Advisers back OTS recommendations on employment status
Professionals and self-employed workers back reform of employment status' tax treatment
Professionals and self-employed workers back reform of employment status' tax treatment
IT SEEMS there are very few in the tax profession who oppose the Office of Tax Simplification’s criticisms of the current employment status regime for tax purposes.
The report by the Treasury body “lays bare the complexity of the current system”, which includes a variety of tests for employment used for tax, employment law and pensions auto-enrolment and has no definition of self-employment in law.
Advisers and stakeholders from the institutes, legal and accountancy firms and the Association of Independent Professionals and the Self Employed (IPSE) all expressed deep frustrations with the existing “outdated, outmoded and in many ways, unfit for purpose” regime.
Indeed, one adviser noted there are “very real practical problems for businesses arising from the fact that no-one trusts HMRC’s status tool”.

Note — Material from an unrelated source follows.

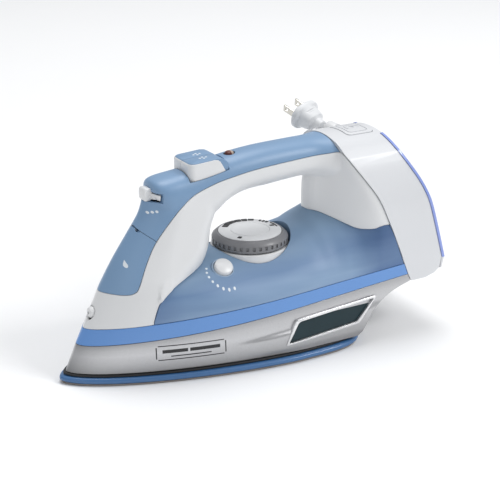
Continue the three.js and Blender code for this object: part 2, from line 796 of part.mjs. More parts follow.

As the OTS rightly points out – and like many other problem areas of the tax code – this situation has come about simply through being outstripped by modern life. People now work more flexibly than ever before, and legislation has failed to keep apace.
The result leaves businesses, individuals and HM Revenue and Customs to wade through case law to establish employment status. It’s a slow, laborious and somewhat ad hoc process, and while special categorisation rules and practices occasionally help, they can and do create anomalies.
So the latest “wide-ranging and radical” recommendations have been largely well received.
In particular, there is momentum growing for the proposal to align the National Insurance (NICs) rates between employees and the self-employed given the number of people moving into self-employment. Currently, the UK boasts five million self-employed workers, and the number is rising rapidly.
Welcomed too by professionals is the a code of principles on employment status; improving HMRC guidance on status; remodelling the Employment Status Indicator tool and giving consideration to developing a statutory employment status test – all of which could go a long way to eliminating the arbitrage, exploitation and confusion surrounding the area.
IPSE, though, is not wholly convinced of the whole package just yet, and on the point of the Employment Status Indicator tool, it calls for “further consideration”.
Despite that, the body was keen to note that its experiences with the tool have not been positive, so it will need to be significantly changed if it is to become of real value to independent professionals and the self-employed.
Of particular interest to many is what the OTS described as a “third way”, which many suggest could be a freelancer limited company, which would afford the self-employed greater protection and help simplify their affairs.
But whatever the details, all stakeholders appear relieved the area is receiving due attention and is being taken seriously, particularly in the run-up to the Budget and the general election. The overriding feeling from advisers is that we’ve not only reached a point where reform is overdue, it’s vital if we want the country to keep up in the global economic race and continue to compete viably.